Ada pula anak yang dikategorikan sebagai diabaikan oleh anggota kelompoknya. Anak ini tidak mendapat perhatian sama sekali dari temannya, karena ia seorang pendiam, pemalu, menarik diri dari kegiatan-kegiatan kelompok. Biasanya pada anak-anak yang mendapat kedudukan kurang populer, memperlihatkan sikap gelisah dan selalu berusaha mencari berbagai tingkah laku untuk menarik perhatian anggota kelompoknya.
Kategori yang bertentangan dengan anak yang termasuk populer ialah anak yang terisolasi. Anak ini tidak memunyai teman, karena ia tidak berminat mengikuti aktivitas kelompok. Ia lebih tertarik melakukan kegiatan-kegiatan seorang diri. Anak ini tidak pandai bergaul.
A. Schneiders juga membahas sejumlah kriteria sebagai ciri-ciri penyesuaian diri yang baik. Di antara kriteria-kriteria itu, faktor penerimaan anak dalam suatu kelompok merupakan salah satu ciri yang terpenting dalam penyesuaian diri yang baik. Ia berpendapat bahwa bilamana seseorang dapat menerima keadaan dirinya sendiri, maka ia juga mudah menerima keadaan orang lain, termasuk kekurangan atau hal-hal yang positif dari orang tersebut. Sebelum seseorang dapat menerima keadaan diri sendiri, ia harus mengenal terlebih dahulu kemampuan serta keterbatasannya, sehingga ia mudah mengatasi kesukaran yang dialaminya dalam usaha untuk menyesuaikan diri terhadap lingkungannya.
Untuk mengenal diri sendiri secara lebih mendalam diperlukan penilaian atau kesadaran akan keadaan diri sendiri. Hal mana meliputi hal-hal yang mendasari tingkah laku, pola pemikiran, perasaan, serta kebiasaan-kebiasaan. Pengenalan diri yang wajar maupun penilaian diri sendiri membantu seseorang untuk berpikir secara lebih objektif, lebih dekat dengan kenyataan, dan tidak mudah terbawa oleh perasaan semata-mata.

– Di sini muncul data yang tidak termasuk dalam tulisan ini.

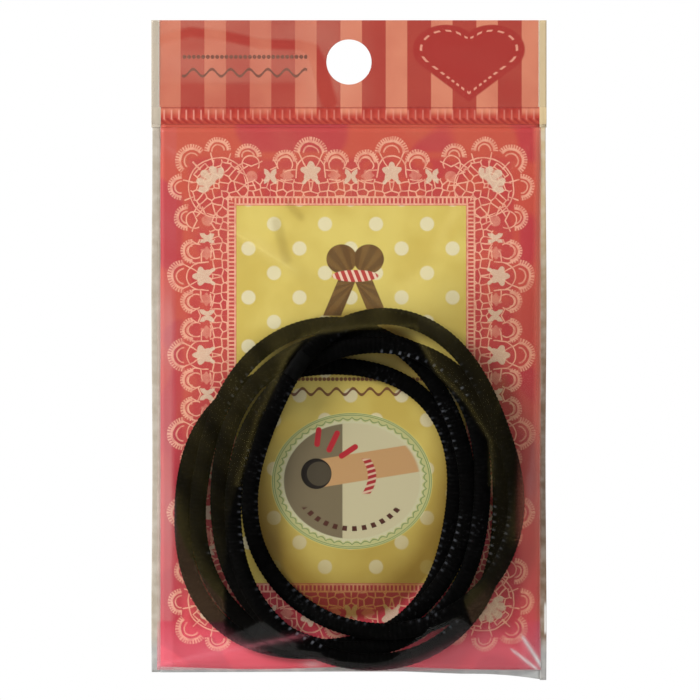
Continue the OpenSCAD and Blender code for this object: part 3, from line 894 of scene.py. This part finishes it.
def round_angles(sides):
    """The angles of a ring's points, round the strand."""
    return 2 * np.pi * (np.arange(sides) + 0.5) / sides


def swept(band, angle, swell, thin, sides):
    """Rings of a strand: an ellipse a little squared off, with swell times the strand's width
    across and swell less thin times its thickness through."""
    middle = strand_middle(band, angle)
    along = strand_middle(band, angle + 0.01) - strand_middle(band, angle - 0.01)
    flat = along * [1, 0, 1]
    across = np.cross(flat, [0, 1, 0]) / np.linalg.norm(flat, axis=1)[:, None]
    through = np.cross(along, across)
    through /= np.linalg.norm(through, axis=1)[:, None]
    c, s = np.cos(round_angles(sides)), np.sin(round_angles(sides))
    squared = (np.abs(c) ** 2.6 + np.abs(s) ** 2.6) ** (-1 / 2.6)
    half_w, half_t = STRAND_W / 2 * swell[:, None], STRAND_T / 2 * (swell - thin)[:, None]
    return (middle[:, None] + (half_w * c * squared)[..., None] * across[:, None]
            + (half_t * s * squared)[..., None] * through[:, None])


def tube(name, material, rings):
    """A closed rod from rings of points, with its two ends closed by a ring drawn in."""
    count, sides = rings.shape[:2]
    ends = [rings[k].mean(0) + (rings[k] - rings[k].mean(0)) * 0.02 for k in (0, -1)]
    points = np.concatenate([ends[0][None], rings, ends[1][None]])
    return made(name, material, points, quads(count + 2, sides, loop_columns=True)[:, ::-1])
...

Faktor-faktor di atas inilah yang membawa seseorang untuk menerima diri sendiri (self acceptance). Tetapi ada pula faktor lain yang mengambil peranan penting karena tidak mudah seseorang mampu menerima diri sendiri, yaitu faktor kematangan. Kematangan merupakan dasar perkembangan seseorang dan sangat memengaruhi tingkah laku. Adapun yang dimaksud dengan kematangan ialah keadaan pada tahap-tahap perkembangan yang sesuai dengan keadaan atau norma umum pada tingkatan perkembangan seseorang. Kematangan di sini termasuk kematangan fisik, kematangan emosi, dan intelektual.

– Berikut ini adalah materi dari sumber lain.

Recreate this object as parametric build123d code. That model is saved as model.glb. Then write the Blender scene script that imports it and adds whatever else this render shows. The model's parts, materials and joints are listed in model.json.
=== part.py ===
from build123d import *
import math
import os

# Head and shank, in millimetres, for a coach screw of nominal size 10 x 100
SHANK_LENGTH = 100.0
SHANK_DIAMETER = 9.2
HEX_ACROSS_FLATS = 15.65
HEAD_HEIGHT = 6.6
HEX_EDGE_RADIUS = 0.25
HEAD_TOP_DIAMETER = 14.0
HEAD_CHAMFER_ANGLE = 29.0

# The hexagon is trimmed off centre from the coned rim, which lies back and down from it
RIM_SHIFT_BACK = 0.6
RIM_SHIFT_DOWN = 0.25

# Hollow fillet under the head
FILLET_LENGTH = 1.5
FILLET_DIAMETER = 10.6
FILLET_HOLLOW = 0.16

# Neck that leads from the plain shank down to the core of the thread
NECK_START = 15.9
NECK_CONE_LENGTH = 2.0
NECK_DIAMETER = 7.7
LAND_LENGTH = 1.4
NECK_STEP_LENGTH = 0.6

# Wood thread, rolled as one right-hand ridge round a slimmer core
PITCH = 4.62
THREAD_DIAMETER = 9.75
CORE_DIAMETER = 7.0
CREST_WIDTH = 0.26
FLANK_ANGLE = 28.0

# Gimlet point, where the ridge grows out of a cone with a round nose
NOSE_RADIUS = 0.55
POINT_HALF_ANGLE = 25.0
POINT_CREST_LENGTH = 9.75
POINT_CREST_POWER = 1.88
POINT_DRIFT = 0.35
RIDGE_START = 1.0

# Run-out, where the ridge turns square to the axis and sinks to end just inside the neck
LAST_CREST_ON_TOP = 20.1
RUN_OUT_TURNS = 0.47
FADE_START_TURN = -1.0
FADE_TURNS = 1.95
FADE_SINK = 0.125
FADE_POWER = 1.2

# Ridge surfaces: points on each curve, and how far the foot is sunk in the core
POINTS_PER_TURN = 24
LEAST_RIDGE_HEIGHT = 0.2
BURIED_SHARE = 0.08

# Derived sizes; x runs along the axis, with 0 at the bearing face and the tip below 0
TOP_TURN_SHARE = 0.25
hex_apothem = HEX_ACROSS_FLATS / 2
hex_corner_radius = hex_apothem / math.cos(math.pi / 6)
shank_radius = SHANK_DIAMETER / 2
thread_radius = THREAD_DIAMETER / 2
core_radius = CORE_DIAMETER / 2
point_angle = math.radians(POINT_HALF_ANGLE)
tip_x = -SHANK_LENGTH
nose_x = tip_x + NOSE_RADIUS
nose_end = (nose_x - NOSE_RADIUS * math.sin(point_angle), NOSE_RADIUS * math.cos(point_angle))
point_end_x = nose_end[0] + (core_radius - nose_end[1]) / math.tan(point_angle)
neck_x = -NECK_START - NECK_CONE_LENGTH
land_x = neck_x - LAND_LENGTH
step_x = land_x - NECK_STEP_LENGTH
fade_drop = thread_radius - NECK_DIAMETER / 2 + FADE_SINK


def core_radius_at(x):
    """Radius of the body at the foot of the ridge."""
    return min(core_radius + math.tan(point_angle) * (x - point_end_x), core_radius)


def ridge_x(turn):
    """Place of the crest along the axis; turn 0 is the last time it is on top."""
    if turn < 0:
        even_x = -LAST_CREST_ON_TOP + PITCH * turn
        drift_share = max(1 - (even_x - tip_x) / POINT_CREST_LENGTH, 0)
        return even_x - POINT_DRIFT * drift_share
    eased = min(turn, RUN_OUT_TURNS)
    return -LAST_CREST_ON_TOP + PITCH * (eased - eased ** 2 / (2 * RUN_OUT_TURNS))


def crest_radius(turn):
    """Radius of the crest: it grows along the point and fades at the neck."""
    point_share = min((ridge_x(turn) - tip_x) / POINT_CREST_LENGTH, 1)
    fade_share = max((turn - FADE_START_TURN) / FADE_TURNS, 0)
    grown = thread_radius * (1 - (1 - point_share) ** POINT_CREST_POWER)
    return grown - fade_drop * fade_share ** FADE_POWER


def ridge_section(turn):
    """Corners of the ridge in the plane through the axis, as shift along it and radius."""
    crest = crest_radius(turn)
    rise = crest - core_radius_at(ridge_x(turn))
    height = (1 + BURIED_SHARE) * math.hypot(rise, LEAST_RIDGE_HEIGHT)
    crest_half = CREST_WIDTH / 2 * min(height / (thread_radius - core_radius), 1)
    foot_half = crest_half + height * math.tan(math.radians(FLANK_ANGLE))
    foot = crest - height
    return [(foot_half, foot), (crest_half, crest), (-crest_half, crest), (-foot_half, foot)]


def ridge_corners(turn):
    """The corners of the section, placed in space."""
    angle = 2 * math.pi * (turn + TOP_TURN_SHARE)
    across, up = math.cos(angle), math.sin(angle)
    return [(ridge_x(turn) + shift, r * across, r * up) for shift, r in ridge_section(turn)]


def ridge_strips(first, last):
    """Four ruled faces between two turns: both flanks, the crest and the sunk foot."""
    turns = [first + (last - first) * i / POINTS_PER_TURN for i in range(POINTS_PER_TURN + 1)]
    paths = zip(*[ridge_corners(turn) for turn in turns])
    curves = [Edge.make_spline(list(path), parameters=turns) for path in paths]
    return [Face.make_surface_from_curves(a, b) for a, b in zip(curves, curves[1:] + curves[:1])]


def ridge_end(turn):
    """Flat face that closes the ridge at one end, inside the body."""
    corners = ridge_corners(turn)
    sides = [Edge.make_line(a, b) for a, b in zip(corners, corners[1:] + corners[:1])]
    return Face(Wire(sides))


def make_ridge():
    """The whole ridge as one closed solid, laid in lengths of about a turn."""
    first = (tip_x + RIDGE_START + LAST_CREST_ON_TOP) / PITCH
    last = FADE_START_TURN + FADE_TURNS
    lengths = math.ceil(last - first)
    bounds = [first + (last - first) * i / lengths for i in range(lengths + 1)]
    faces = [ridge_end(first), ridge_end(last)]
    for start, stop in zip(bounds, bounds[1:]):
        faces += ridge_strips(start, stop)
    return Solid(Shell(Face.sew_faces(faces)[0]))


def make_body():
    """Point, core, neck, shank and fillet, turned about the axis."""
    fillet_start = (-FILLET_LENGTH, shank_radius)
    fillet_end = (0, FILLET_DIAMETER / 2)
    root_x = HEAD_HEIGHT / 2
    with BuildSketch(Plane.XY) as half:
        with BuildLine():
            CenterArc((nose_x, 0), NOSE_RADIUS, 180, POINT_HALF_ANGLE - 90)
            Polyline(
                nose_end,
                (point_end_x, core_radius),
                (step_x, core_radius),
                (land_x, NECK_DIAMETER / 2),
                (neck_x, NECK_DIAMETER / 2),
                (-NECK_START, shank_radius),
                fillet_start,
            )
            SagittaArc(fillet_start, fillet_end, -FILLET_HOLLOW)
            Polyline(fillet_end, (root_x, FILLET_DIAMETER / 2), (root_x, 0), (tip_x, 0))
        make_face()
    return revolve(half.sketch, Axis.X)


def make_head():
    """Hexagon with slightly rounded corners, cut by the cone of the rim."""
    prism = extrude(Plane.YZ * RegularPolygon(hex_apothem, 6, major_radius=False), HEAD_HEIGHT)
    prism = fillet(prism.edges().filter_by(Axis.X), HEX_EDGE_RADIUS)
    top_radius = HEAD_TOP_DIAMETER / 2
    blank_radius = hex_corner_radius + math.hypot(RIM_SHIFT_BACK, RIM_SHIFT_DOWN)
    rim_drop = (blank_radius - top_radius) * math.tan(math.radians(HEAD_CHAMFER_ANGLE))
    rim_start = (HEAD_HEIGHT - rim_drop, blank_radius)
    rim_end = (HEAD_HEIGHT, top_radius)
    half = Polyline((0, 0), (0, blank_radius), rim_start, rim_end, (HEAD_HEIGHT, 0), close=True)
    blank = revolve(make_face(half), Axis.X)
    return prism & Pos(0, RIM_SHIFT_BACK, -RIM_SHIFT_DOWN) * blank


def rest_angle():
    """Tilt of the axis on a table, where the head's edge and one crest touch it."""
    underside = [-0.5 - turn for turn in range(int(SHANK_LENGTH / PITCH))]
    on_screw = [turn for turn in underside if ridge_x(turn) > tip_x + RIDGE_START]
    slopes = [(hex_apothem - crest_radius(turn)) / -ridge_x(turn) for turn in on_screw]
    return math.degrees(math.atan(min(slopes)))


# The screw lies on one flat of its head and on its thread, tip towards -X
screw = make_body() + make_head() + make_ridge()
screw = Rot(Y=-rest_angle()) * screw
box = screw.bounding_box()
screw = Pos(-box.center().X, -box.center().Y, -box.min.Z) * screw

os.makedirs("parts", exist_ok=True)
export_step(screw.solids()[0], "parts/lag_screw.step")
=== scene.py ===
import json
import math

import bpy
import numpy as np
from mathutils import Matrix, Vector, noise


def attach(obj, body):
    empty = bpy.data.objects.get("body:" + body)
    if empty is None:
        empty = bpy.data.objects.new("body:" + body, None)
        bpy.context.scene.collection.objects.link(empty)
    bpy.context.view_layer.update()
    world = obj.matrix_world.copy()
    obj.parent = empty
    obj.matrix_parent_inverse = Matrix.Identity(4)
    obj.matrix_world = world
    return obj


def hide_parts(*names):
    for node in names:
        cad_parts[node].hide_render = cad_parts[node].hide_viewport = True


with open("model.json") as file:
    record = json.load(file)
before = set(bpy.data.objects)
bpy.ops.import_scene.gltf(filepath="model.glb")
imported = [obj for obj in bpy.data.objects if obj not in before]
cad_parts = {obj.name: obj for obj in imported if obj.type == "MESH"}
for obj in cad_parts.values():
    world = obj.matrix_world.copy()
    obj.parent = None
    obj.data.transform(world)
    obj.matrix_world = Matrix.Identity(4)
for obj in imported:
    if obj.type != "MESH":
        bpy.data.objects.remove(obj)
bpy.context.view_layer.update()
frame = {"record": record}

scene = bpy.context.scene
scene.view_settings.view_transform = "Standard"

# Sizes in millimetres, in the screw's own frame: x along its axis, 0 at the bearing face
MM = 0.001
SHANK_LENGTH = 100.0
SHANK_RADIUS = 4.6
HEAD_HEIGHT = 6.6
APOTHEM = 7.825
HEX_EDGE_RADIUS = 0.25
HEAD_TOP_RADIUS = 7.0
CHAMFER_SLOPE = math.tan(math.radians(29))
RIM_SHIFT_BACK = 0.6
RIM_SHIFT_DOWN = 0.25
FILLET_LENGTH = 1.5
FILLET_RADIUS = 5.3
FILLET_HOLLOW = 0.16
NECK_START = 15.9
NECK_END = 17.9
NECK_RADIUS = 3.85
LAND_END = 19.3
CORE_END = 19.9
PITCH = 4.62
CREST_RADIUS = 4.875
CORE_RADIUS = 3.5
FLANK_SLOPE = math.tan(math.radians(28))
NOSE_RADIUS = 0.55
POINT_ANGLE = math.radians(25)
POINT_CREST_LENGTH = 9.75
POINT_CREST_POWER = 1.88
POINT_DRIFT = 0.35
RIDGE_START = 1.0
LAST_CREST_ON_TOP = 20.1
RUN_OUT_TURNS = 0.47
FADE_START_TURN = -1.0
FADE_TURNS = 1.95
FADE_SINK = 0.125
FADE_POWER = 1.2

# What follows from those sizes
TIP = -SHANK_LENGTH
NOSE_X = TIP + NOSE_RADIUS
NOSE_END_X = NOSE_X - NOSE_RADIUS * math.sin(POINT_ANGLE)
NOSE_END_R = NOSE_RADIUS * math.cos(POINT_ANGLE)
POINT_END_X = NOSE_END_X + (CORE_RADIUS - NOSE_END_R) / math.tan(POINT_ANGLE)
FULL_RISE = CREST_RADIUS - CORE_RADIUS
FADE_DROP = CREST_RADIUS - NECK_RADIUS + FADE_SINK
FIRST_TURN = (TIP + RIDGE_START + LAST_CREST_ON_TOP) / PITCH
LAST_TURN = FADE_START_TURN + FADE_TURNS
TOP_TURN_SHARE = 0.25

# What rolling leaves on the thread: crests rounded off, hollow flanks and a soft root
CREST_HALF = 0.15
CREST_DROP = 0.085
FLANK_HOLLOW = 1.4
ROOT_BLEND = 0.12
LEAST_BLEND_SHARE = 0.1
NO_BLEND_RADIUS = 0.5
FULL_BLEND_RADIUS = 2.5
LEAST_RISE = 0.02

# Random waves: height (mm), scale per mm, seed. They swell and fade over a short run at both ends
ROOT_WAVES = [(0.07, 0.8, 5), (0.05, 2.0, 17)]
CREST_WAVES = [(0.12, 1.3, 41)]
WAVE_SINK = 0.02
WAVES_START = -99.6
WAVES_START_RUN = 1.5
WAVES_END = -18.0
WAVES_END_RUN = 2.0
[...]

Lalu akibat apa yang terjadi pada anak-anak yang tidak diterima oleh kelompoknya? Yang pasti mereka merasa tidak bahagia, tidak aman, cepat tersinggung, merasa cemas, dan hidupnya tanpa ada kepastian atau ketetapan. Untuk jelasnya, diberikan contoh sebagai berikut.
A seorang anak laki-laki, duduk di sekolah dasar kelas III. Ayah dan ibunya sering kali tidak berada di rumah karena mereka lebih banyak tinggal di luar negeri. Selama di luar negeri, mereka tidak pernah mengirim surat kepada anaknya, sehingga anak tidak mengetahui kabar dari orang tuanya. Anak dibimbing dan diasuh oleh seorang nenek yang sudah tua. Di sekolah, anak sulit memusatkan perhatiannya, sehingga nilai pelajarannya rata-rata kurang sekali. Ia sering pula menentang guru dan mengganggu teman-temannya. Di rumah, ia pun sulit diatur. Guru yang memberikan pelajaran tambahan kepadanya, sering merasa kesal melihat sikap dan tingkah lakunya.

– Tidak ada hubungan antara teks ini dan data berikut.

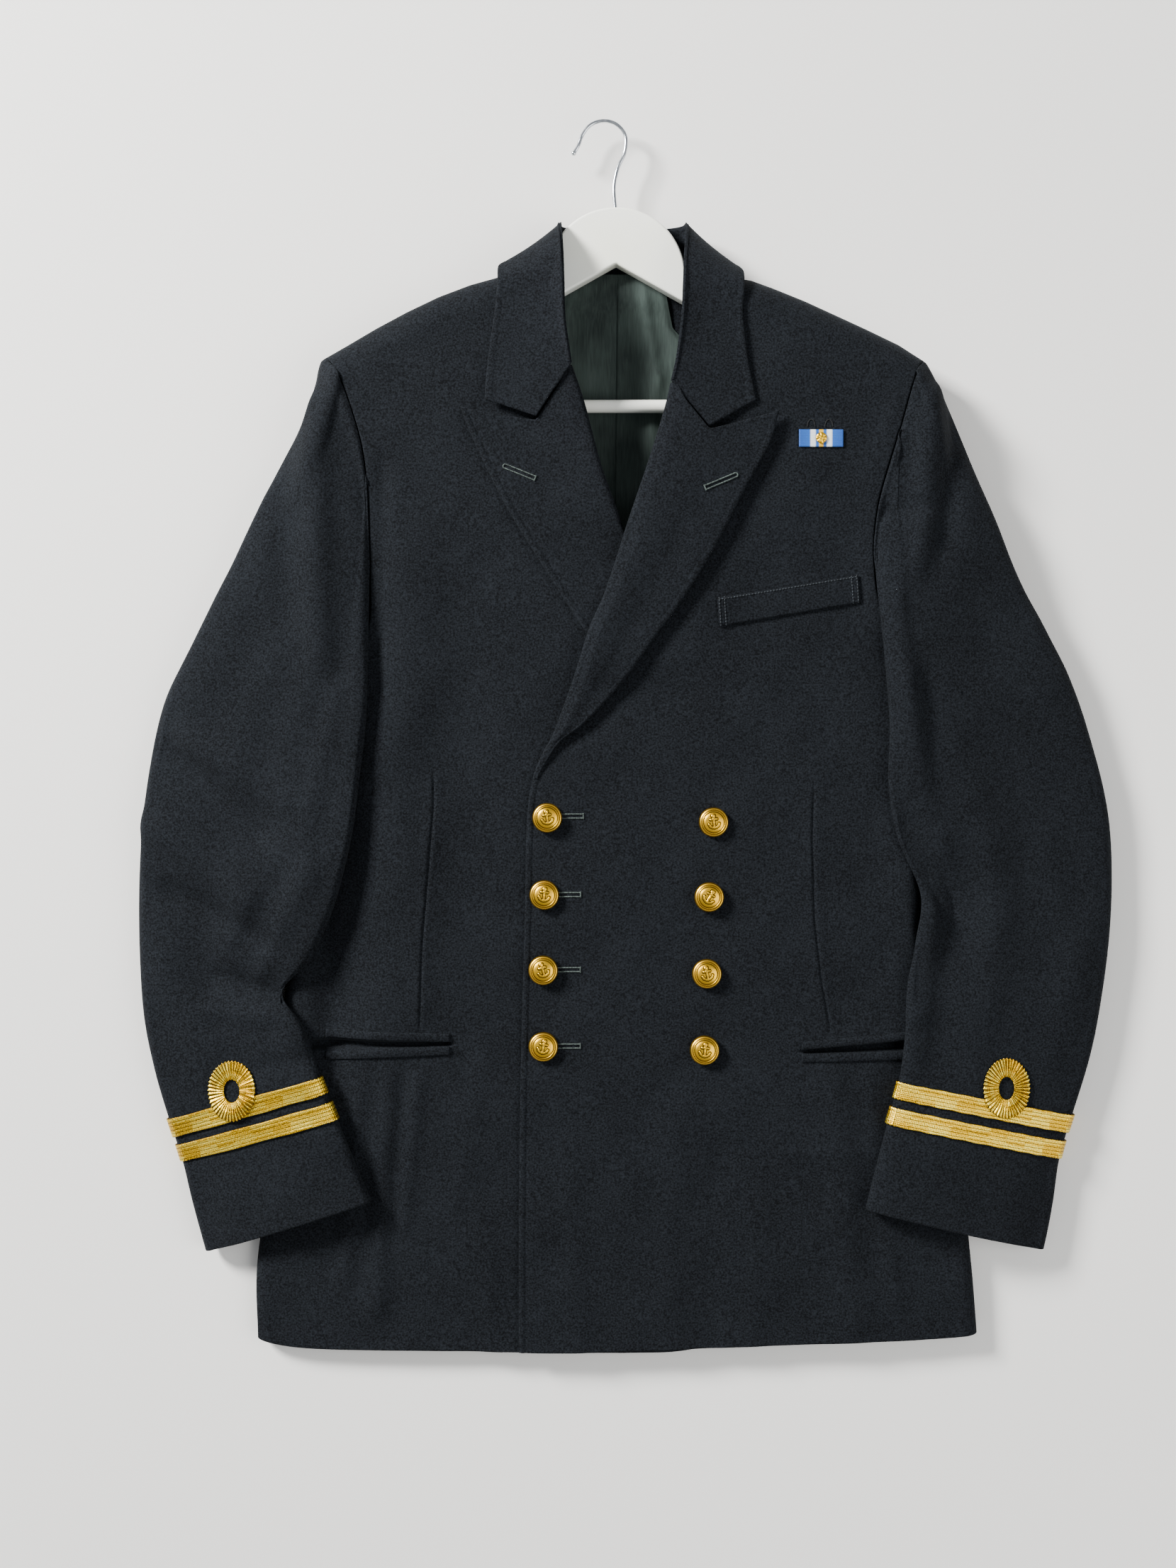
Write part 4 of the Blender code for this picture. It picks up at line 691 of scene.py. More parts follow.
def finish_of(name, colour, roughness, metallic, sockets=None):
    """A material's tree, Principled shader and a place to start its pattern from."""
    made = bpy.data.materials.new(name)
    made.use_nodes = True
    tree = made.node_tree
    shader = tree.nodes["Principled BSDF"]
    shader.inputs["Base Color"].default_value = linear(colour)
    shader.inputs["Roughness"].default_value = roughness
    shader.inputs["Metallic"].default_value = metallic
    for key, value in (sockets or {}).items():
        shader.inputs[key].default_value = value
    made.diffuse_color = linear(colour)
    where = tree.nodes.new("ShaderNodeTexCoord")
    return made, tree, shader, where


# %% Milled wool doeskin
def milled_doeskin(name, deep, pale, lint=0.006):
    """Mottle of 45 mm, tufts of 5 mm and nap of 1.3 mm, drawn coarser than its real 0.3 mm so that
    it shows, over a nearly black blue, with a few specks of lint."""
    made, tree, shader, where = finish_of(name, deep, 0.92, 0.0, {
        "Sheen Weight": 0.05, "Sheen Roughness": 0.4, "Sheen Tint": linear("#9aa3a8"),
        "Specular IOR Level": 0.08})
    at = where.outputs["Object"]
    mottle = add(tree, "ShaderNodeTexNoise", {"Vector": at, "Scale": 22.0, "Detail": 3.0})
    tuft = add(tree, "ShaderNodeTexNoise", {"Vector": at, "Scale": 210.0, "Detail": 3.0})
    nap = add(tree, "ShaderNodeTexNoise", {"Vector": at, "Scale": 760.0, "Detail": 2.0})
    broad = add(tree, "ShaderNodeMath", {"operation": "MULTIPLY_ADD", 0: mottle.outputs["Fac"], 1: 0.13, 2: 0.0})
    both = add(tree, "ShaderNodeMath", {"operation": "MULTIPLY_ADD", 0: tuft.outputs["Fac"], 1: 0.12,
                                        2: broad.outputs[0]})
    fine = add(tree, "ShaderNodeMath", {"operation": "MULTIPLY_ADD", 0: nap.outputs["Fac"], 1: 0.85,
                                        2: both.outputs[0]})
    shade = add(tree, "ShaderNodeValToRGB", {"Fac": fine.outputs[0], "stops": [
        (0.4, linear(deep)), (0.72, linear(pale))]})
    cell = add(tree, "ShaderNodeTexVoronoi", {"Vector": at, "Scale": 30.0})
    speck = add(tree, "ShaderNodeMath", {"operation": "LESS_THAN", 0: cell.outputs["Distance"], 1: lint * 2.2})
    chosen = add(tree, "ShaderNodeSeparateColor", {"Color": cell.outputs["Color"]})
    kept = add(tree, "ShaderNodeMath", {"operation": "GREATER_THAN", 0: chosen.outputs[0], 1: 0.72})
    some = add(tree, "ShaderNodeMath", {"operation": "MULTIPLY", 0: speck.outputs[0], 1: kept.outputs[0]})
    seen = add(tree, "ShaderNodeMixRGB", {"Fac": some.outputs[0], "Color1": shade.outputs["Color"],
                                          "Color2": linear("#6a7074")})
    tree.links.new(seen.outputs[0], shader.inputs["Base Color"])
    bump = add(tree, "ShaderNodeBump", {"Height": fine.outputs[0], "Strength": 0.5, "Distance": 0.0006})
    tree.links.new(bump.outputs["Normal"], shader.inputs["Normal"])
    return made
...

Tidak adanya perhatian dan kasih sayang dari orang tua menyebabkan anak merasa gelisah dan tidak aman. Karena itu, ia sukar memusatkan perhatian pada pelajaran-pelajaran. Tidak adanya tokoh otoriter di rumah menyebabkan anak sulit diatur. Ia menjadi seorang pemberontak. Akibatnya anak mengalami kesukaran menyesuaikan diri dengan lingkungannya.
Apakah akibatnya bila seseorang mengalami kesulitan menyesuaikan diri? Salah satu kemungkinan ialah mengalami frustrasi, yaitu suatu keadaan di mana seseorang mendapat halangan yang bersifat fisik atau psikis, sehingga terjadi penundaan atau hambatan yang mengakibatkan tujuan tidak tercapai.